Directions:
Give every line below again, exactly.

* * *

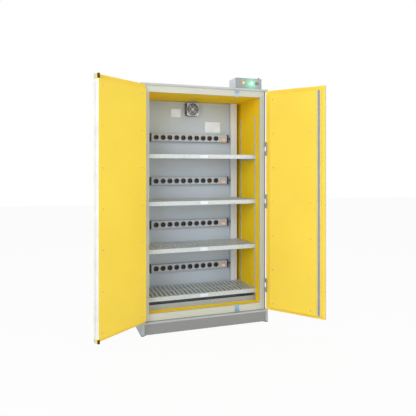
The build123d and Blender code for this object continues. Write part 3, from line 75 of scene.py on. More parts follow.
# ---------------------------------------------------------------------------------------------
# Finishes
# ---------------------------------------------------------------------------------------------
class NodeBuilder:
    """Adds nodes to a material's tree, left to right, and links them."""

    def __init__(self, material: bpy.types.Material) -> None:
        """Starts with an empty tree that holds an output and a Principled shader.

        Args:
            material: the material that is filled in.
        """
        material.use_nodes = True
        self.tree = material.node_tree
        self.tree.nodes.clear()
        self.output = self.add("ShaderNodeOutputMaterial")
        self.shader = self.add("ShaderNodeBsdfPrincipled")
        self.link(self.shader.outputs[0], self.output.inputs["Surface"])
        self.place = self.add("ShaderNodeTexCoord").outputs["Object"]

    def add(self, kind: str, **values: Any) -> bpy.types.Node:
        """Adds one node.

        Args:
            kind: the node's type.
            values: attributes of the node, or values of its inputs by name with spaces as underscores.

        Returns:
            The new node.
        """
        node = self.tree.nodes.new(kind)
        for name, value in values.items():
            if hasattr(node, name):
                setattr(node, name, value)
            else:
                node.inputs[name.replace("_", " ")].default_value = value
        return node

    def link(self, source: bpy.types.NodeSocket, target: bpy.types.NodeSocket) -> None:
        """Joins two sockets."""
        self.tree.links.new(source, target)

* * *

Exercise solution:
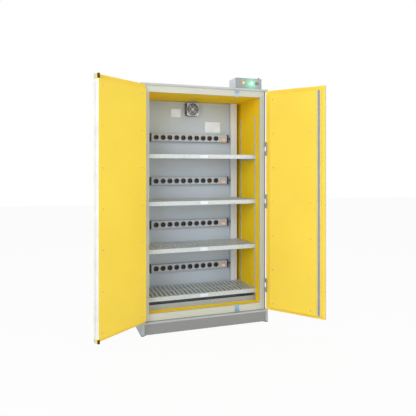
The build123d and Blender code for this object continues. Write part 3, from line 75 of scene.py on. More parts follow.
# ---------------------------------------------------------------------------------------------
# Finishes
# ---------------------------------------------------------------------------------------------
class NodeBuilder:
    """Adds nodes to a material's tree, left to right, and links them."""

    def __init__(self, material: bpy.types.Material) -> None:
        """Starts with an empty tree that holds an output and a Principled shader.

        Args:
            material: the material that is filled in.
        """
        material.use_nodes = True
        self.tree = material.node_tree
        self.tree.nodes.clear()
        self.output = self.add("ShaderNodeOutputMaterial")
        self.shader = self.add("ShaderNodeBsdfPrincipled")
        self.link(self.shader.outputs[0], self.output.inputs["Surface"])
        self.place = self.add("ShaderNodeTexCoord").outputs["Object"]

    def add(self, kind: str, **values: Any) -> bpy.types.Node:
        """Adds one node.

        Args:
            kind: the node's type.
            values: attributes of the node, or values of its inputs by name with spaces as underscores.

        Returns:
            The new node.
        """
        node = self.tree.nodes.new(kind)
        for name, value in values.items():
            if hasattr(node, name):
                setattr(node, name, value)
            else:
                node.inputs[name.replace("_", " ")].default_value = value
        return node

    def link(self, source: bpy.types.NodeSocket, target: bpy.types.NodeSocket) -> None:
        """Joins two sockets."""
        self.tree.links.new(source, target)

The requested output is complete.